A game impossible not to recommend!
When videogames are delayed for any significant amount of time, they are usually, for some reason, far below expectations. Games like Battlecruiser 3000AD, Ultima VIII, and Stonekeep were all pushed back repeatedly, only to be either incomplete (Battlecruiser) or simply bad (Ultima, Stonekeep). But occasionally, a game comes along that bucks that trend. And in the case of Final Fantasy VII, the latest output from RPG king Square, the end result justifies the delays without question. FF7 is, without a doubt, the new benchmark for console titles.
To begin with, FF7 is longer than every console RPG to date. The game takes place across 3 CDs. It took Next Generation Online, no stranger to RPGs, a total of 49 hours to complete the game (approximately 25 hours for disc one, 15 for disc two, and 9 for disc three - the majority of which was spent breeding and racing chocobos [q.v.]), twice the length of Final Fantasy VI (known as III in the U.S.) and Wild Arms. While it is possible for the game to be completed in less time, rushing to complete it is definitely not recommended.
Since their last Japanese-translated RPG (Chrono Trigger for Super Nintendo), Square has been known for adding "easter eggs" to their games - opportunities for players to learn more about the game's characters, bonus games, and the like. Well, Square has outdone themselves this time. At least three hours are spent uncovering the main character's past, with an additional hour each for several other characters. One of the game's "secret" characters has her own hour of backstory, complete with her own town that is not even necessary to visit during the game's normal progression.
What is necessary during the game's normal progression is the capacity for awe. FF7's graphics are light years beyond anything ever seen on the PlayStation, making Wild Arms look like a Yarouze demo (we have nothing against Wild Arms, but FF7 is that good). The game begins in an enormous industrial complex housed in a futuristic city, and remains there for the first seven or eight hours of play. Just when it appears that the entire game will take place in the city, the venue changes to a fully 3D, fully rotatable engine, and players will find that the city is a mere dot on the enormous world map.
When not travelling in the world, players will navigate through static, hand-drawn locales. And in another huge leap forward for RPGs, the corridor is no more. Players can walk in, around, on top of, and through submarines, glaciers, amusement parks, reactors, farms, and dozens of other places. Since the backgrounds are static, the developers were able to put all their attention into animating the iconic representation of the party leader, which is represented in super-deformed polygons, looking remarkably like the Wild Arms characters look in battle.

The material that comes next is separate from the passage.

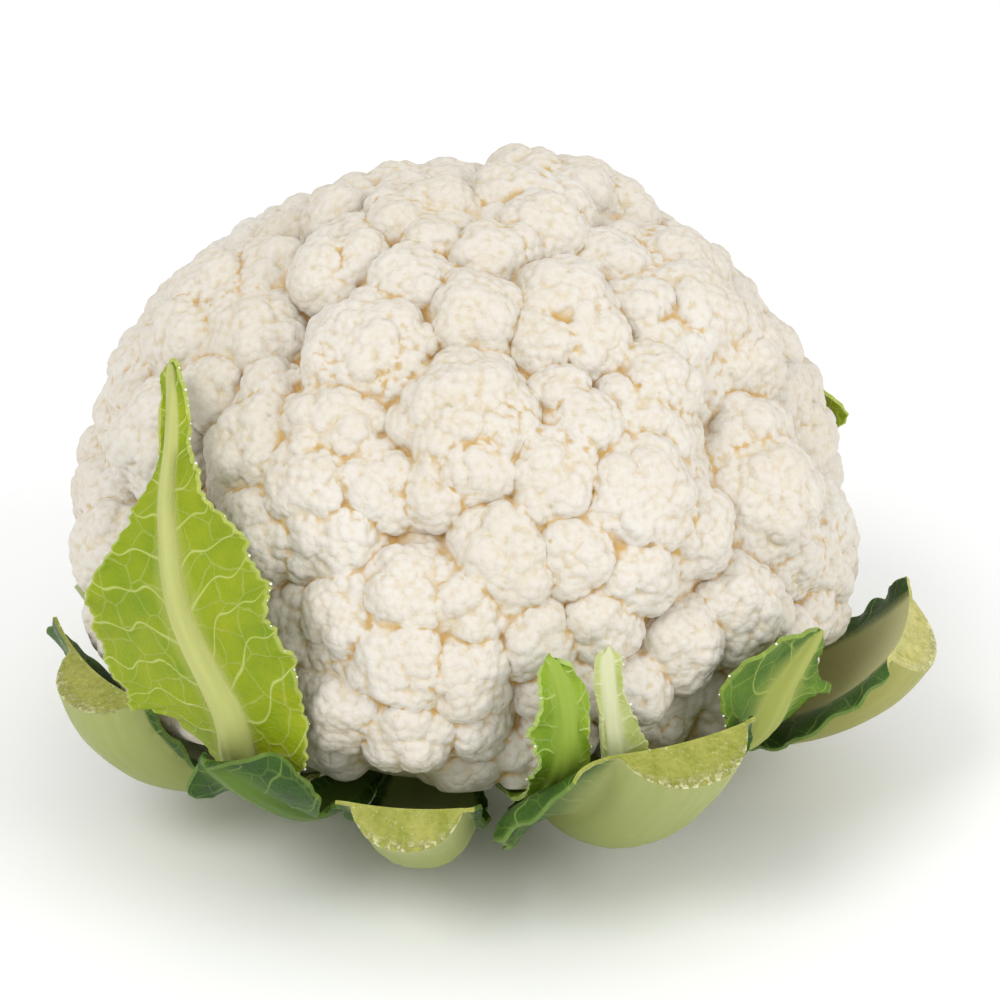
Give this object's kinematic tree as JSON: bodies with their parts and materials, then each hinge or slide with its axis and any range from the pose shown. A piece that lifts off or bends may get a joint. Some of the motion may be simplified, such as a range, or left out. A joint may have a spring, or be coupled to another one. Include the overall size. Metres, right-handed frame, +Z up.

It is unknown who came up with the idea for the polygonal battles first, Sony or Square, but Square has been in the business longer, and it shows in FF7's combat engine. While only three members can be in the party at one time, the effects more than make up for the game's only shortcoming. The graphics are as "realistic" as possible, considering the genre, with each character having a distinct look. And since each character uses a different style of weapon, the animation is different for each character. But it doesn't stop there - each character also has several other attack animations, based on their equipment. The equipping of characters is perhaps the most important part of the game; the game itself devotes several pages of text just to explain it.
The special attacks and spells, however, are the game's strongest points. All nine characters have "limit breaks", which can only be used after the character takes a certain amount of damage. When the limit is reached, the character attacks and does extra damage to the target. Each character has at least four, with one having nine.
The spells are the most graphically impressive part of the game (the game's CG sequences run a close second). There are 70 in all, 16 of which are FF3-style summon monster spells. One of these (Leviathan) was in the FF7 demo disc, which may be why the demand for the game has been so huge.
The game's plot is deep and typical of Square's prior efforts quite epic. Square takes great pride in its storytelling abilities and uses a number of flashback sequences, and loads of rendered sequences and prerendered FMV to add greatly to the mood and emotion of the story.
Adult themes and even some uncensored language (Goddamn, Crap, Shit, etc.) were all left in place as per Sony's promise not to alter the work. The teen rating for the game is well deserved due to such mature sexual and violent themes.
All in all, it is impossible to not recommend Final Fanatsy VII to anyone who is even vaguely interested in RPGs.